If you went outside into the cold winter air on December 21st, 2020, a few months after I had first published this, and looked up at the sky, Jupiter and Saturn would be located in the constellation of Capriconus. As they strolled around across the sky, this particular type of conjunction (named a great conjunction after the importance of Jupiter and Saturn in divination) occurs every twenty years, and they were close as they had been since 1623, at six arcminutes, or a tenth of a degree.

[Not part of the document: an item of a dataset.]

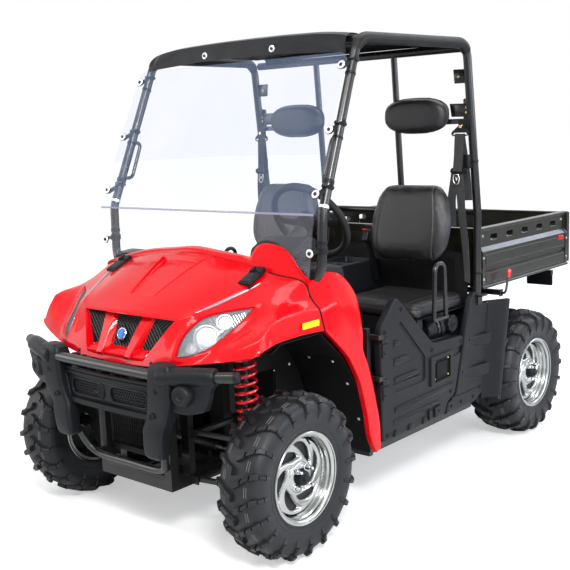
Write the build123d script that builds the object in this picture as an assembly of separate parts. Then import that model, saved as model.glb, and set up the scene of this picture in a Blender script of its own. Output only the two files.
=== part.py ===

But therein lies the deception inherent to conjunctions: we don’t measure distance in fractions of degrees; we measure it in meters and astronomical units and light years. Jupiter and Saturn aren’t moving dots on a dome; they’re massive balls of gas hurtling through space far enough from us that to the naked eye they don’t appear to be moving at all. They simply appear to be close; their apparent distance on that night may have been be a fraction of a degree, but the planets themselves were nearly five times further apart than the Earth is from the Sun.

A conjunction is an apparent closeness created by the limitations of our own perspective, a misunderstanding build upon the scale of the bigger picture. It is a lie we tell ourselves because we can only understand, because we can only believe in what we see before us.

 

 

 

 

Looking back, I grew a lot while working on this, and looking back, it means a lot more to me than I thought.

Everything ends someday, and Greilghis is beautiful because it ends.

Thank you for taking the time to read Conjunction. Thank you for taking the time to read this.